Eine mögliche Erklärung für dieses seltsame Verhalten der Fermionen könnte darin liegen, dass Universum eine vierdimensionale räumliche Topologie besitzt. Mathematikern ist bekannt, dass man auf einer vierdimensionalen Kugel erst nach einer Drehung um 720° beim Ausgangspunkt ankommt. Nach 360° ist man zwar am gleichen Punkt angekommen, steht aber gewissermaßen auf dem Kopf. Dass wir im Alltag davon nichts mitbekommen, sondern bereits nach einer Drehung um 360° den Eindruck haben, wieder am Ausgangspunkt angekommen zu sein, könnte damit zusammenhängen, dass die Welt der makroskopischen Körper von Kräften zusammengehalten wird, deren Austauschteilchen Bosonen sind.

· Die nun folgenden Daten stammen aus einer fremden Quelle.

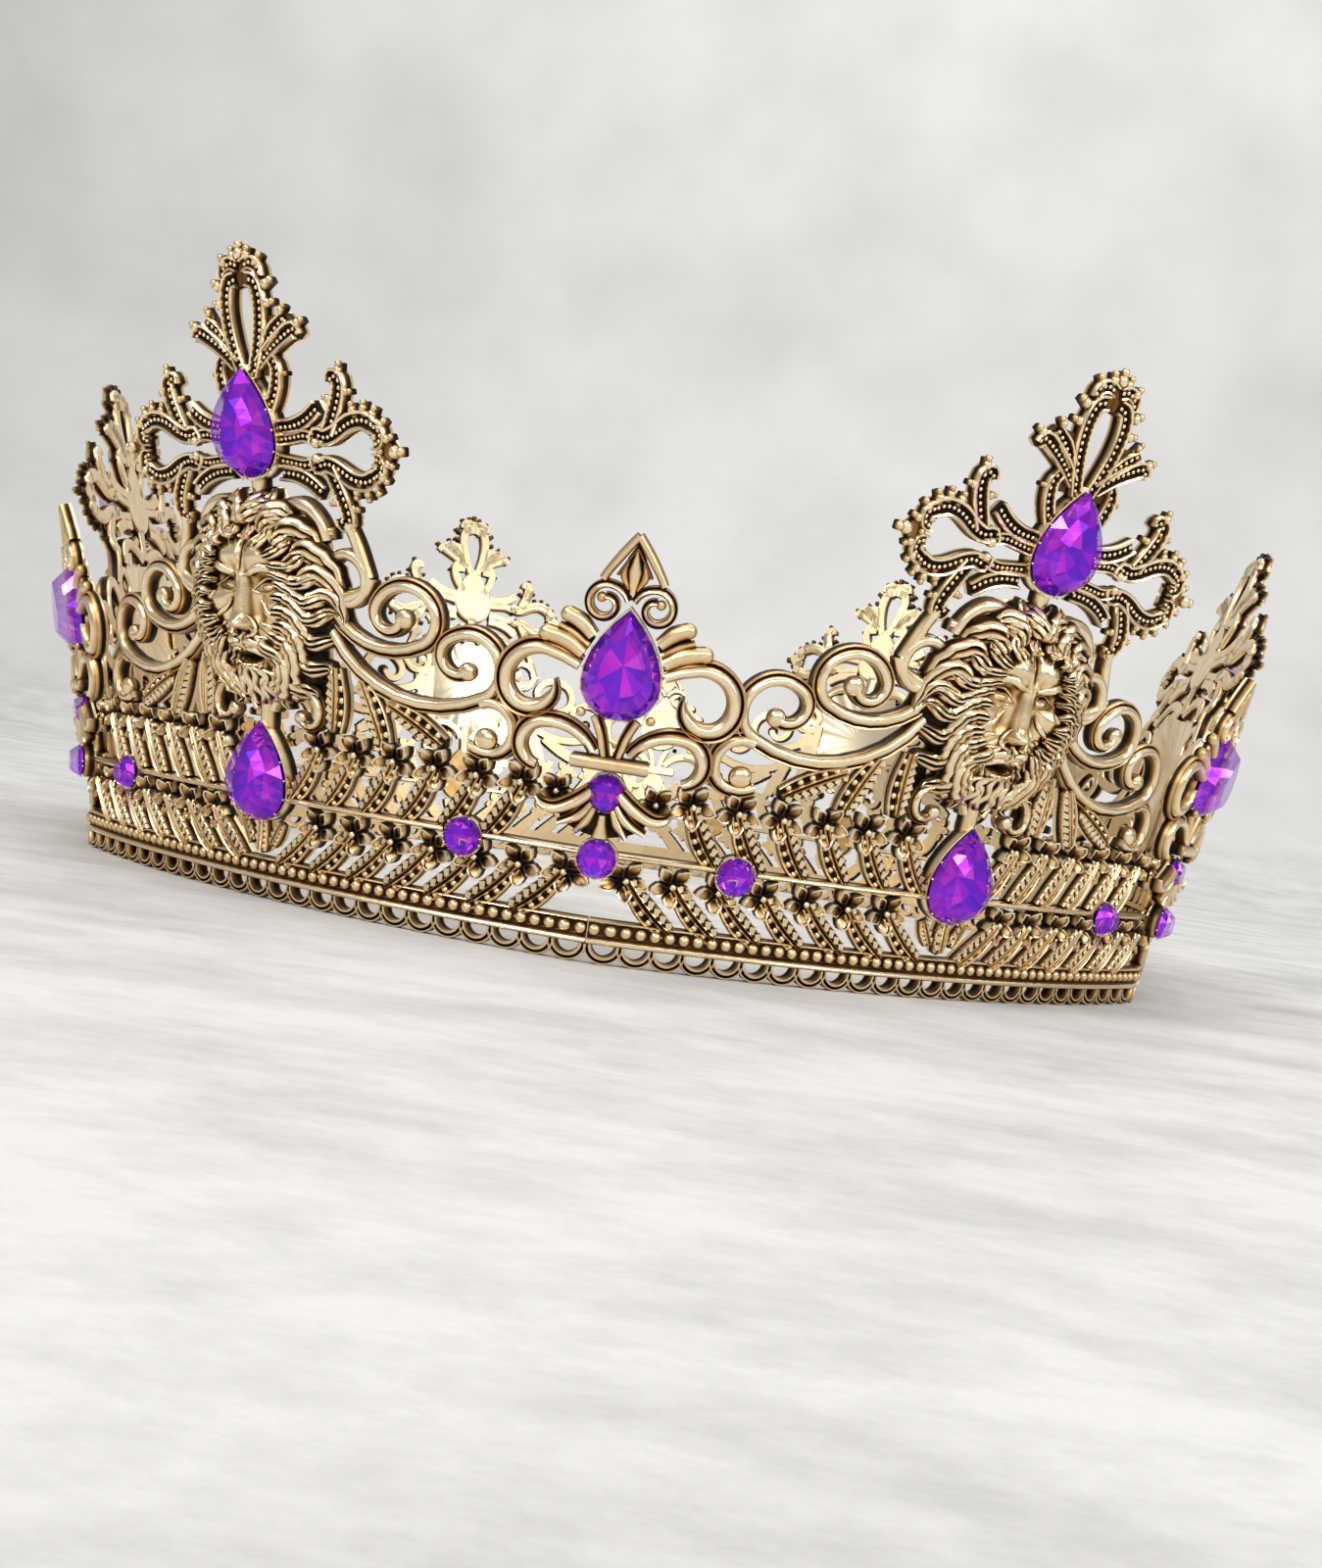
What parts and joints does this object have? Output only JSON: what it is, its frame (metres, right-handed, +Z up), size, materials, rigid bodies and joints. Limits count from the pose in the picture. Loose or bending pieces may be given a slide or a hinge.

Sowohl Photonen als auch die Austauschbosonen der starken und der schwachen Wechselwirkung haben eine Rotationssymmetrie von 360°.
Die von uns entwickelte Rekonstruktion der relativistischen Mechanik zeigt ebenfalls, dass die vier Dimensionen des Universums primär gleichartig sind. Was uns davon als dreidimensionaler Raum erscheint, hängt von einer Größe ab, die wir den "Energievektor" nennen. Die drei räumlichen Koordinaten stehen jeweils senkrecht zu diesem vierdimensionalen Energievektor. Ändert sich unser Bewegungszustand, ändert sich die Lage unseres Energievektors im Universum und damit erscheint uns ein anderer Schnitt durch die vier Dimensionen des Universums als dreidimensionaler Raum.
Während der Raum also relativ zum Beobachter gemessen wird, gibt es in unserer Rekonstruktion der relativistischen Mechanik eine ausgezeichnete Zeitachse. Wie weit ein Objekt auf der Zeitachse zwischen zwei Gegenwarten vorankommt, hängt von der Projektion seines Ausgangs- und Endpunkts auf diese Zeitachse ab. Doch was könnte diese Zeitachse im Universum auszeichnen? Unserer Meinung nach kommt dafür lediglich eine Achse in Betracht - die Rotationsachse des Universums.